The new generation of viral “independent content creators” that has inherited the earth is the cultural offspring of Reality TV. As children, their brains simmered in the stew of shows like To Catch a Predator, Cops, The Bachelor, The Apprentice, and American Idol. Now they’re shaping our politics. Our government, led by a game show host, takes its cues from them, vilifying Haitian immigrants one week and Somali-Americans the next, according to whatever’s blowing up on their YouTube channels. Their conferences are attended by presidents and vice presidents. They’re getting themselves banned by foreign governments.
Granted, you’re much more likely to see them rubbing their noses on camera. The coiffed and manicured newsman of Hansen’s era, sporting a blazer and quipping in perfect sound bites, is now an anachronism. Today’s political influencers have more of Josh and Tanya in them; they grew up assuming the On Air sign was always lit up red. They got drunk and embarrassed themselves with the camera on. They shot their antics with phones and didn’t worry about lighting or acoustics or makeup. This is the new aesthetic. It’s edgier than network TV, less scripted than 2000s-era Reality TV, but beneath the surface it’s the exact same thing: tabloid entertainment dressed up as advocacy journalism, or worse — as democracy.

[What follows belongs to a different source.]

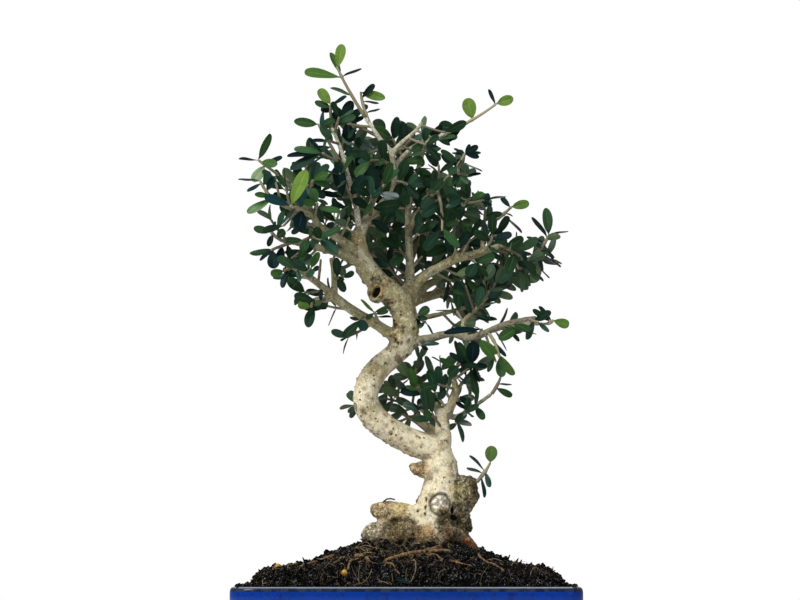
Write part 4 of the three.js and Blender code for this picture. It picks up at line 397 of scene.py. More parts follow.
# Dark pits and flakes on the front of the trunk: place across and up, reach and strength.
STAINS = [
    (-8.0, 232.0, 1.2, 1.0), (-7.1, 229.4, 1.3, 1.0), (-7.1, 222.7, 1.2, 0.9), (-6.9, 219.1, 1.1, 1.0),
    (-5.0, 217.3, 1.3, 1.0), (-2.9, 217.3, 1.2, 0.8), (-10.2, 222.4, 1.0, 0.9), (-6.5, 220.5, 1.0, 0.8),
    (-1.4, 227.2, 1.0, 0.8), (-1.8, 224.6, 0.9, 0.7), (1.9, 219.1, 1.0, 0.8), (5.2, 226.5, 1.3, 0.8),
    (-5.0, 207.4, 2.2, 0.6), (-4.4, 205.8, 1.9, 0.6), (-11.3, 208.5, 1.0, 0.4), (1.2, 209.6, 1.1, 0.7),
    (-8.7, 242.6, 0.9, 0.9), (-6.5, 243.3, 0.8, 0.7), (-10.5, 238.9, 1.1, 0.8), (-14.6, 237.6, 1.6, 0.5),
    (12.5, 145.3, 2.6, 0.4),
]

# Rough bark on the front of the trunk where limbs were taken off: place across and up, reach and
# how rough.
ROUGH_FRONTS = [
    (-6.5, 224, 8.5, 0.4), (-9.5, 217, 6.5, 0.4), (-13.5, 238.5, 6.5, 0.42), (-18, 256, 6, 0.42),
    (-26, 249, 5, 0.35), (25, 103.5, 8, 0.8), (31, 112, 4.5, 0.7),
]

# Where the bark has a colour of its own, and where a few spots paint light and shade: centre, reach and
# colour.
BARK_SPOTS = [
    ((-17, -7, 112), 8.5, 0xeccfa0), ((-6, -8, 113), 8.5, 0xc0ac7c), ((-9, -10, 100.5), 8, 0x8c7c52),
    ((-21, -8, 99.5), 8.5, 0xf0e6c4), ((-14, -12, 92), 6, 0xb49c80), ((-2, -13, 92), 8, 0x86704a),
    ((11, -15, 95), 9, 0xa68a62), ((1, -12, 103), 6, 0xb8a884), ((33.5, -9, 123), 7, 0xd8cc96),
    # The dark brown spot at (37, -8, 102) is brown bark, partly painted shade on the right of the foot.
    ((43, -3, 121), 8.5, 0xa8957a), ((37, -8, 102), 9, 0x544b34), ((27.5, -18, 96), 6.5, 0x927252),
    # The dark brown spot at (26, -15, 104) is brown bark, partly painted shade on the right of the foot.
    ((40, -14, 90), 7, 0xa8623a), ((26, -15, 104), 7.5, 0x665234), ((6, -10, 137), 9, 0xdabc8c),
    ((-18.5, -11, 249.5), 5.5, 0xc4a878), ((-7.5, -8, 222), 7.0, 0xf2dca6),
    ((-13, -9, 239), 4.5, 0xd0b484),
    ((-27, -8, 91.5), 6, 0x3c3a2e), ((-20, -12, 87), 6, 0x4a3c28),
    ((16, 20, 116), 10, 0x9c8458), ((28, 22, 97), 11, 0x7e6a4c),
    # The callus's pale wood, with a painted highlight at its upper left and painted shade at its lower
    # right.
    ((19.5, -15, 117.5), 5.4, 0xf8eedc), ((24.5, -15, 111.5), 3.6, 0x947448),
]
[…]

Many of us have celebrated the slow demise of network news, the monstrosity that brought us Chris Hansen in the first place. We had good reason to. But we should be cautious about embracing what has come to replace it. It’s not just in politics; it’s in everything. The respectable, airbrushed, lowest-common-denominator reality that was once curated for us by professional gatekeepers between blocks of advertisements for multinational corporations is now dirtier, less polished, more grassroots. It has all the trappings of being “real.” But it’s an industry, too. It’s populated by the same needy personalities endlessly seeking public attention and affirmation to fill the gaping cavities in their self-esteem. Its gatekeepers are every bit as jealous as the ones they replaced, only instead of searching for the bland middle on behalf of mass advertisers, they seek out the hysterically polarized edges on behalf of targeted advertisers. Their irreverent rawness is every bit as mediated as Chris Hansen’s dignified poise was. They’re products of the same machine, only the machine’s firmware has been updated.